Reader, I haven't loved a movie this much all year. Cats is the kind of unholy, comprhensively bad filmmaking that I was so sure was impossible to get at this point in cinema history that I had almost forgotten it could still exist. This showcases The Room levels of insanity in every aspect of how the film is put together; I could give you a dozen examples of the most wrong-headed things that happen (robotic cockroaches with human faces! Cats leaping and gliding back down so slowly that it feels like they're underwater! Letting Idris Elba sing!), and still leave you with three times that many wonderful surprises to come. And every one of them, in the moment that it occurs, feels like the worst thing you've ever seen, while simultaneously being the most delightful.

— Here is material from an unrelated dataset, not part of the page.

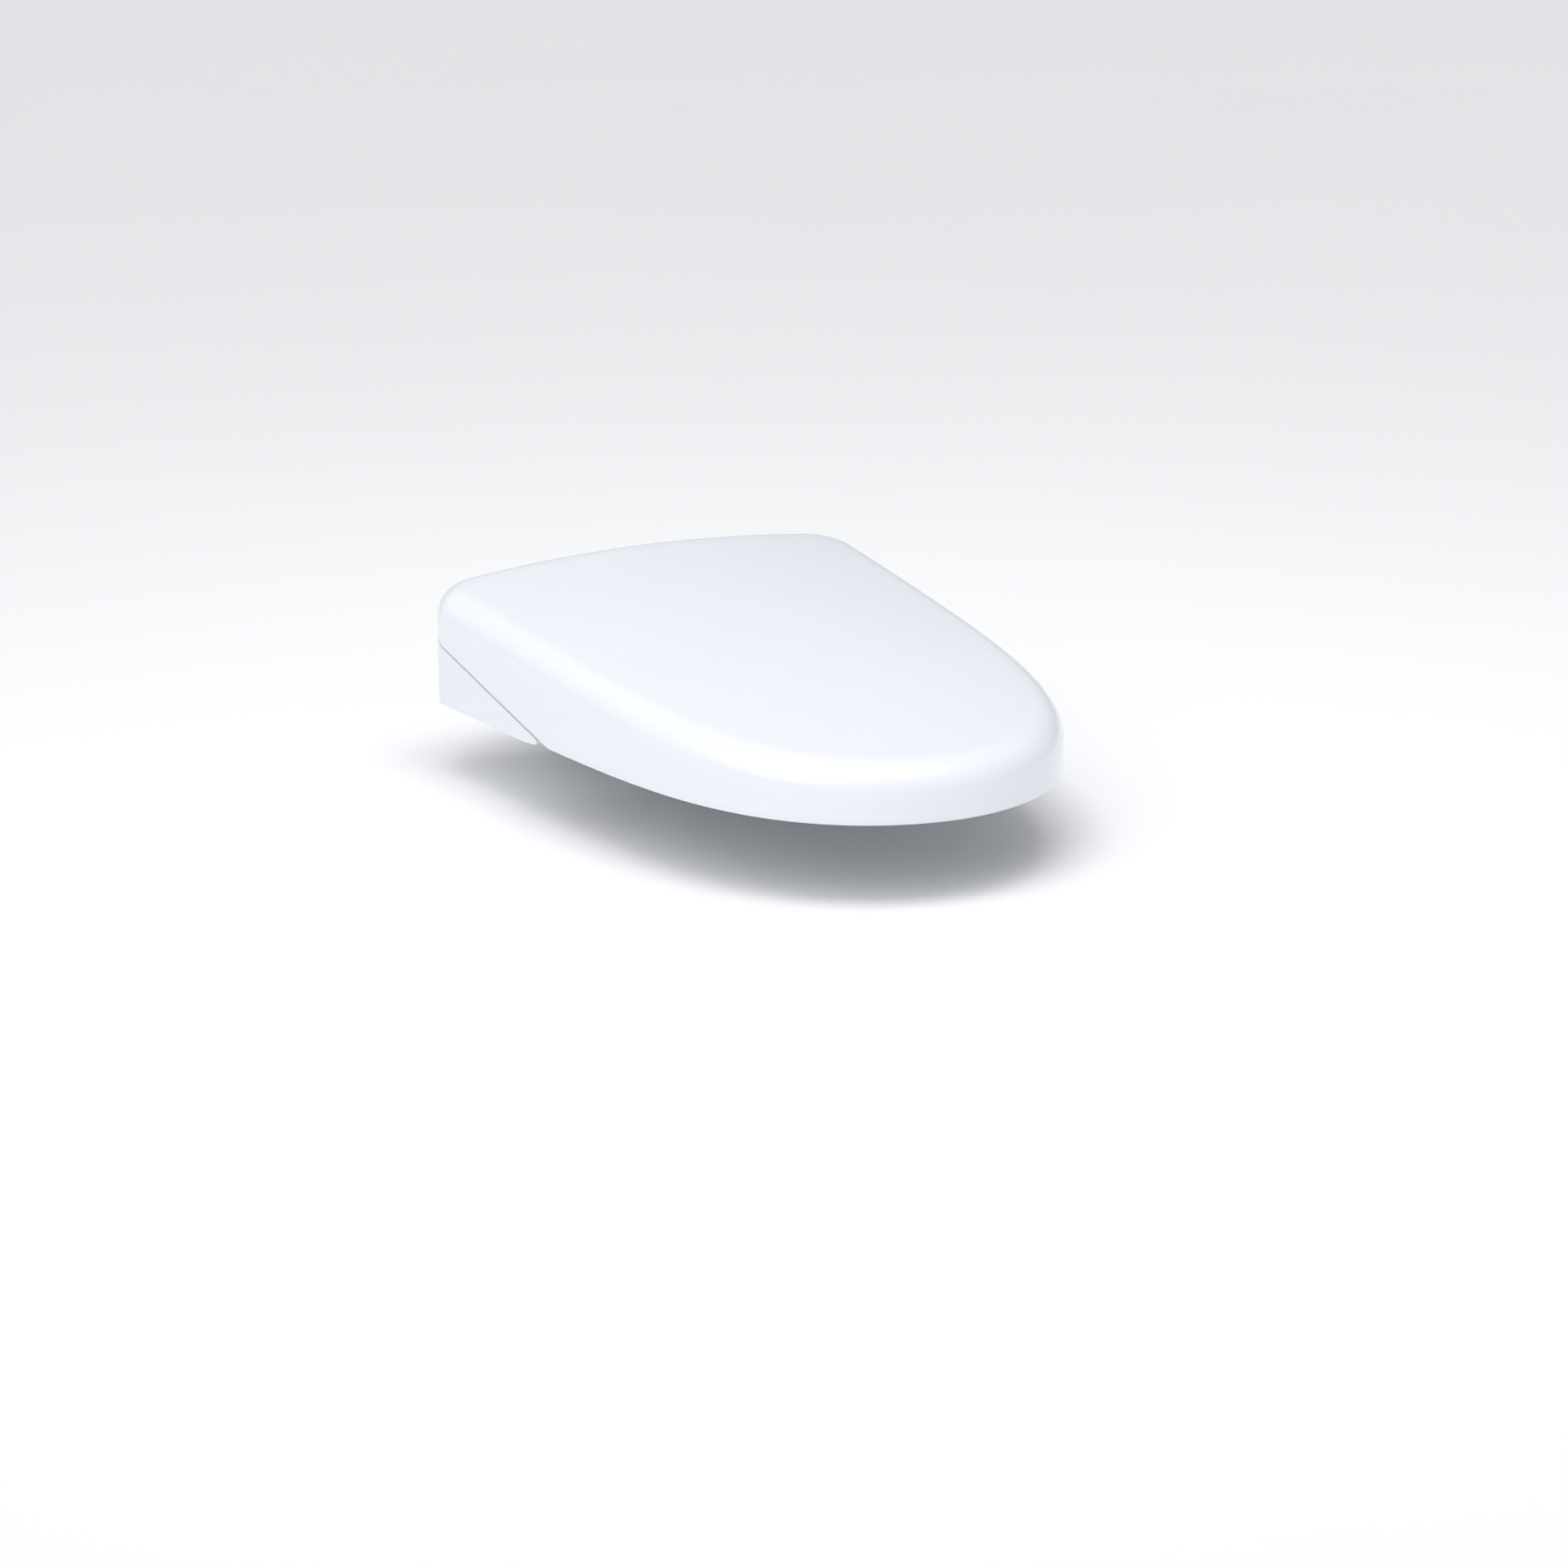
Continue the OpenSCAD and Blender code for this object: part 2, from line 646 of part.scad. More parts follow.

This is a work of limitless surprises and pure creativity: whatever the ever-living shit was going through Hooper's mind as he came up with the staging, it did not arrive there because he wanted to take the easy route. And however it was possible for this many incredibly talented actors to winded up tethered to this project, they all seem to be having a fucking blast committing as hard as possible to one of the worst conceits in the history of cinematic anthropomorphism. It is a giddy, joyful piece of filmmaking, unashamedly proud of everything it's doing, and almost because everything it's doing is so deeply misguided, that joy is so potent it's contagious. I was blissed out the whole time, like being falling-down drunk only without any melancholic or angry overtones and no hangover. This is a film of unrelenting upbeat energy, so horrible that it's only really possible to react to it with a kind of delirious manic good cheer. I cannot say that we'd be better of if more movies were like Cats, but the world would be a hell of a lot more interesting.